(1.) THIS is a writ petition filed by the petitioner under Articles 226 and 227 of the Constitution of india praying to issue a writ of certiorari to quash the order dated 28. 2. 2004 passed in R. R. No. 72/1999 on the file of the II Addl, District Judge, Mysore which order has arisen out of the order dated 27. 1. 1999 passed in H. R. C. No. 170/1993 on the file of the IV Addl. I Civil Judge (Jr. Dn), mysore as per Annexure-B.
(2.) THE case of the petitioner in brief is that the respondent herein is the owner of the premises namely, Door No. 120, 6th Min, Jayalakshmipuram, Mysore. The writ petitioner herein is a tenant under the respondent. Therefore, the respondent-owner has filed an eviction petition under section 21 (1) (h) and (p) of the Karnataka Rent Act, 1999 on the ground of personal use and occupation for himself and his son. The said premises was let out on a monthly rent of Rs. 800/commencing from the first of each calendar month. It is the case of respondent-landlord that the writ petitioner has filed HRC. No. 23/1982 against his tenant Sri T. Sathyanarayana for eviction in respect of the premises bearing No. 32, Nazarbad, Mysore, which came to be allowed evicting his tenant Sri Sathyanarayana. The said Sathyanarayana has preferred R. R. P. No. 64/1998 before the II Addl. District Judge, Mysore, and the said premises was vacant as on the data of filing of hrc. No. 170/1993 by the respondent. The petitioner herein who happens to be a tenant has taken a contention that he had entered into an agreement of sale with the respondent on 23. 3. 1979 for a total consideration of Rs. 1,15,000/- out of which he had paid Rs. 50,000/- as advance. At the time of transaction, the petition schedule premises was the subject-matter of mortgage in favour of M/s. vani vilas Mohalla House Building society to the tune of Rs. 24,705-10ps and the landlord undertook that he will discharge the said loan and he agreed to hand over all the original documents in his favour. So, on the basis of the oral and documentary evidence placed on record, the 4th Addl. I Civil Judge (Jr. Dn), Mysore, found that the eviction petition filed by the landlord-respondent herein under Section 21 (1) (h) and (p) was allowed and the petitioner-tenant namely the present writ petitioner was directed to deliver the vacant possession of the premises No. 120 to the respondent within three months, which order has been challenged by the very petitioner before the District Judge and the District Judge held that the revision petition is not maintainable and Rent Revision Petition was dismissed by the District judge.
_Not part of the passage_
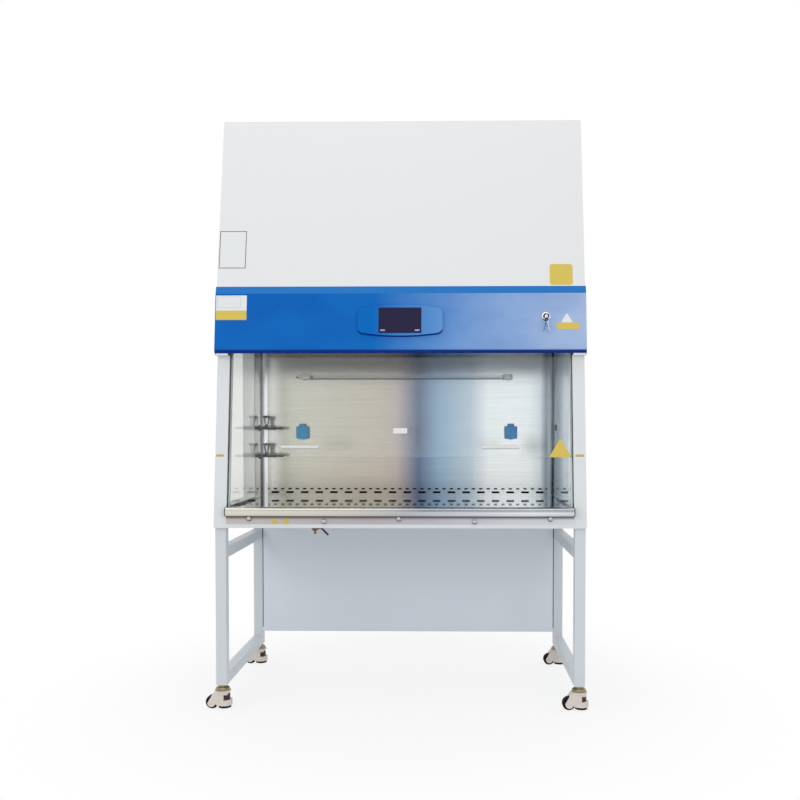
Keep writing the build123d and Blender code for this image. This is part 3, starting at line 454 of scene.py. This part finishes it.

AS against the said order of dismissal, the petitioner has come up with this writ petition.
(3.) HEARD the arguments of the learned Counsel Sri O. Shivaram Bhat for the petitioner and Sri s. N. Bhat for the respondent. During the course of arguments, the respondent herein produced the copy of the plaint in O. S. No. 827/2005 which was pending on the file of the 4th Addl. civil judge, Mysore and the written statement filed by the defendant-writ petitioner and also the certified copy of the judgment passed on 31. 3. 2006. During the course of arguments, learned counsel for the petitioner contended that there is no relationship of landlord and tenant. Both the trial Court as well as the learned District Judge have not determined the rent payable to the respondent-landlord, if any. Therefore, the learned District judge who has dismissed the revision petition as not maintainable is not correct and, in fact, the trial Court has not at all determined the rent payable by the present petitioner. It is further contended that under Section 43 of the karnataka Rent Act the rent is to be determined by the Court. Therefore, the respondent herein took up a contention that the trial Court ought to have determined the rent payable including the arrears of rent. The writ petitioner was put in possession of the petition schedule premises only on the basis of the agreement of sale. It is submitted that the first revisional Court dismissed the revision petition holding that the revision petition is not maintainable but not on merits and also without considering the orders of the trial court. The order of the trial court for eviction was passed only under Section 21 (1) (h) (p) and no order has been passed under Section 21 (1) (a) of the K. R. C. Act. Therefore, the order of dismissal passed by the District Judge on technical grounds but not on merits. It is further submitted that the District Judge in paragraph 8 of the judgment has clearly mentioned that no application has been filed under Section 21 (1) (a) of the k. R. C. Act and rent has not been determined, and therefore there cannot be any order of eviction unless rent is determined. Therefore, the impugned order passed by the learned District Judge when the New Act came into force is incorrect.